Mobile Nacho Patroling is the clearly the way of the future. Expect another, possibly drunker, review 2,000 miles away from scenic LAX. Just don’t expect us to be indulging in this particular tequila chain again any time soon.

Edit: We looked. There are no nachos to be had in LAX Terminal 2, gates 22-28. Apparently, people from and traveling to New Zealand do not eat nachos.

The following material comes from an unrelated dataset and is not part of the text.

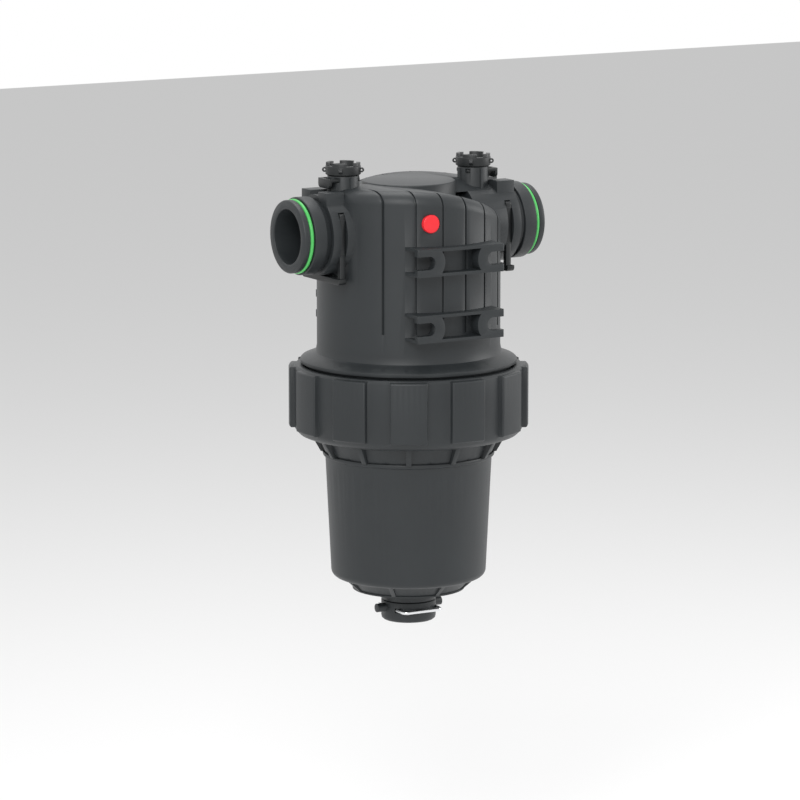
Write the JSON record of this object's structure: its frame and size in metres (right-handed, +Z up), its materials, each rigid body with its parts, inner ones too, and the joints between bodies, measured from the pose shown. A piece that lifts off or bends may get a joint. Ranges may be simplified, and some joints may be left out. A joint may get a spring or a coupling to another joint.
{
  "type": "inline strainer",
  "caption": "Inline bowl strainer with fork-locked spigots, grooved head, slotted brackets, lugged ring nut, tapered bowl, mesh cartridge and drain cap.",
  "frame": {"origin": "on the bowl's axis, at the height of the drain cap's tab, the lowest point", "axes": "+X along the pipe from inlet to outlet, -Y the front with the disc, +Z up"},
  "size_m": [0.2202, 0.1916, 0.3752],
  "materials": {
    "glass_filled_black": "satin",
    "fork_plastic": "satin",
    "cage_plastic": "satin",
    "green_rubber": "smooth",
    "black_rubber": "smooth",
    "red_plastic": "semi-gloss",
    "stainless_wire": "bright drawn",
    "stainless_mesh": "woven"
  },
  "bodies": {
    "head": {"cartridge_bottom_cap": "cage_plastic", "cartridge_cage": "cage_plastic", "cartridge_screen": "stainless_mesh", "cartridge_seal": "black_rubber", "cartridge_top_cap": "cage_plastic", "head": "glass_filled_black", "inlet_adaptor": "glass_filled_black", "inlet_gauge_plug": "fork_plastic", "inlet_gauge_seal": "black_rubber", "inlet_inner_seal": "black_rubber", "inlet_outer_seal": "green_rubber", "mesh_disc": "red_plastic", "outlet_adaptor": "glass_filled_black", "outlet_gauge_plug": "fork_plastic", "outlet_gauge_seal": "black_rubber", "outlet_inner_seal": "black_rubber", "outlet_outer_seal": "green_rubber"},
    "bowl": {"bowl": "glass_filled_black", "bowl_seal": "black_rubber", "drain_cap": "glass_filled_black", "drain_seal": "black_rubber"},
    "ring_nut": {"ring_nut": "glass_filled_black"},
    "drain_fork": {"drain_fork": "stainless_wire"},
    "inlet_fork": {"inlet_fork": "fork_plastic"},
    "outlet_fork": {"outlet_fork": "fork_plastic"},
    "inlet_gauge_fork": {"inlet_gauge_fork": "fork_plastic"},
    "outlet_gauge_fork": {"outlet_gauge_fork": "fork_plastic"}
  },
  "joints": [
    {"name": "bowl_lower", "type": "slide", "parent": "head", "child": "bowl", "axis": [0, 0, -1], "range_m": [0, 0.2]},
    {"name": "ring_nut_turn", "type": "hinge", "parent": "bowl", "child": "ring_nut", "pos_m": [0, 0, 0.18], "axis": [0, 0, 1], "continuous": true},
    {"name": "drain_fork_pull", "type": "slide", "parent": "bowl", "child": "drain_fork", "axis": [0, -1, 0], "range_m": [0, 0.045]},
    {"name": "inlet_fork_pull", "type": "slide", "parent": "head", "child": "inlet_fork", "axis": [0, 0, -1], "range_m": [0, 0.052]},
    {"name": "outlet_fork_pull", "type": "slide", "parent": "head", "child": "outlet_fork", "axis": [0, 0, -1], "range_m": [0, 0.052]},
    {"name": "inlet_gauge_fork_pull", "type": "slide", "parent": "head", "child": "inlet_gauge_fork", "axis": [-1, 0, 0], "range_m": [0, 0.03]},
    {"name": "outlet_gauge_fork_pull", "type": "slide", "parent": "head", "child": "outlet_gauge_fork", "axis": [1, 0, 0], "range_m": [0, 0.03]}
  ]
}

Bryant Lake Bowl: Bowling for Nachos

8 Jul

A-Trixx, Nacho Patrol’s most recent displaced person, has long wondered about the nachos at a certain drinking, dining, and bowling institution in the Uptown region of Minneapolis. Back in the day, they had something called Sleeper Nachos, a perfect bowling compliment for the young adolescent looking to kick it with her homies. Now, some five years later, they’ve moved up a weight (and classiness) grade to the Big Four Nachos. Recruiting the help of her lifelong Mini-Apple amiga, G-Money, A-Trixx holla’d at some nachos, with unexpected results:


  • Appearance: (9) Though she can’t speak for the rest of Nacho Patrol, A-Trixx hasn’t seen nachos these beautiful since Pour House. G-Money called them “fascinating” and “delightful,” and for obvious reasons! Decked out with peppers in all the colors of the Christmas rainbow, bright cheddar, and medley of beans, the mere sight of these nachos will dampen your mouth and, if you’re like the people that find our blog by googling porno, your loins.
  • Distribution of toppings: (8) Even the most beautiful nacho will have some problems with distribution. As G-Money pointed out, “it’s all about layering,” and she just eats nachos casually! We had some naked chips, and with a naturally dry selection of toppings, little with which to cover them. Overall, there was enough cheese, bean, and pepper to give us much happy, though we would have liked a little more chicken.
  • Quality of toppings: (9) Delicious on the whole, and probably about as close to specialty nachos as you can get while still being “bar nachos.” We loved the pepper and bean medleys, though the chicken was a little over-seasoned.
  • Price: (4) Nacho Patrol takes personal offense when a not-so-big plate of nachos costs $13 without tip. Sure, they were delicious, but the size doesn’t quite stack up to the outrageous price tag. Surprisingly it pays to be a vegetarian–for $9 you can get your plate sans carne.
  • Overall: 30/40 nom nom nom! Bryant Lake Bowl, you did us proud–just try lowering the price a little so us hipsters can afford the food!